Embora não fosse a intenção no momento de sua criação, a chegada de uma rede social como o Facebook trouxe para as pessoas do mundo todo a possibilidade de se conectarem, descobrirem novas pessoas e relacionamentos, criar amizades por afinidades e até se reaproximar de antigos conhecidos ou familiares. Na prática, essas ferramentas trouxeram também uma máscara fácil para estranhos jogarem ódio uns nos outros, tornando as relações contemporâneas cada vez mais complicadas e mais distantes. Para Lily, no entanto, uma jovem mulher solitária com uma média de zero curtidas por publicação na rede (números que hoje em dia quantificam bizarramente felicidade, popularidade, saúde mental e afins), uma amizade inesperada com um desconhecido se tornou uma jornada para se sentir bem consigo mesma.
Ao procurar seu pai, Bob Trevino (French Stewart), na rede social, a mulher encontra outro Bob (John Leguizamo). Sem foto, mas com um perfil detalhado, as curtidas do homem nos posts de Lily passam a ser um conforto, a substituição da atenção paterna que nunca recebeu de forma positiva. Se cada vez mais as interações na internet podem ser tóxicas e levarem as pessoas a sentimentos ruins, Laymon vai na contramão e traz uma história poderosa sobre criar laços, construir a sua própria família e levantar a autoestima, algo inimaginável para quem vive em um mundo contemporâneo saturado pela artificialidade da rede vizinha do mesmo dono, por exemplo.
A jornada de Lily é cafonamente emocionante, buscando a lógica clássica em que duas pessoas diferentes se transformam a partir de uma relação. No caso, Bob é também alguém fechado, tímido e sem amigos. O homem que vive para o trabalho, com um luto complicadíssimo em casa e uma esposa que foge dos sentimentos por meio de uma atividade paralela, encontra em Lily não a projeção de uma filha, ou do filho que perdeu, mas uma amiga, alguém para conversar, partilhar e ser a válvula de escape comum que todo ser humano precisa. A protagonista, por sua vez, projeta em Bob um pai melhor do que o seu, alguém que a valida, apoia e ajuda, um parceiro que sempre desejou.
A amizade dos dois personagens é repleta de clichês e apresentada por um melodrama carregado, mas a química entre Ferreira e Leguizamo é genuína. A jovem, despedaçada por um pai egoísta e negligente, aprende basicamente do zero a se relacionar, por meio do novo amigo. Bob a ajuda a ajustar, na prática, suas emoções, expectativas e atitudes, enquanto a terapia barata que ela pode pagar é totalmente falha em lidar com sua bagagem pesadíssima. Leva tempo, então, para que Daphne (Lauren ‘Lolo’ Spencer) seja melhor aproveitada na trama, porque o filme só desenvolve o contato entre as duas melhor depois de Lily amadurecer a partir da amizade com Bob. A mulher, que é tecnicamente sua chefe, de quem ela é cuidadora, implora por uma relação mais próxima entre as duas, o que só acontece mais para o final.

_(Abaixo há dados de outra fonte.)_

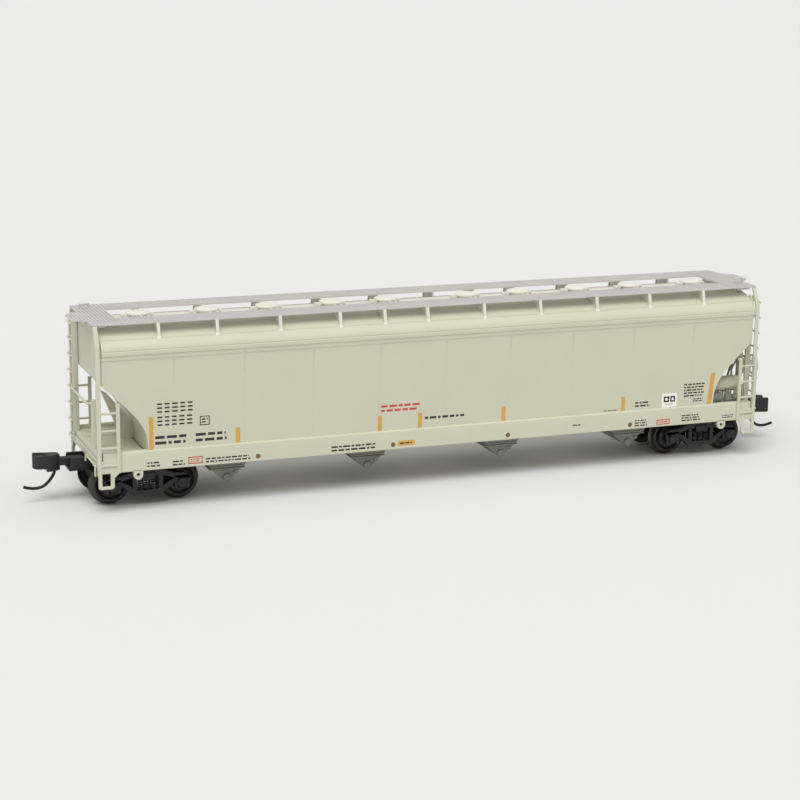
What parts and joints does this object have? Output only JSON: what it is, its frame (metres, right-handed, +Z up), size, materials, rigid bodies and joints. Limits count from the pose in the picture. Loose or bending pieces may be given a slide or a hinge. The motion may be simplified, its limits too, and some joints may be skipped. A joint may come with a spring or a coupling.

Um Pai para Lily concentra tudo que tem na dinâmica entre Lily e Bob e usa o ambiente digital como principal condutor, da expectativa por uma resposta no chat, até os likes que validam sentimentos. As telas, mensagens e a interface da rede social, é usada ao longo das cenas para construir proximidade em uma lógica que é puramente distante. Essa subversão até ingênua que Laymon provoca, é efetiva ao construir afeto e provocar emoções. A dor de esperar uma mensagem, por exemplo, ganha um contorno dilacerante quando sabe-se que, do outro lado da tela, há algo verdadeiramente terrível impedindo uma resposta. Os closes em Lily que desfocam o fundo e o arredor, fogem da ideia do atordoamento provocado pela avalanche social da internet, mas compreendem realizações reais e humanas em sua vivência no mundo offline.
A partir de uma experiência real, Laymon lida com a complexidade do contato humano na atualidade, permitindo que o mundo tóxico da internet seja visto por esse olhar mais positivo. Por 100 minutos, quase dá pra acreditar que a vida online pode ser boa e que amizades assim podem nascer e transformar os outros para melhor.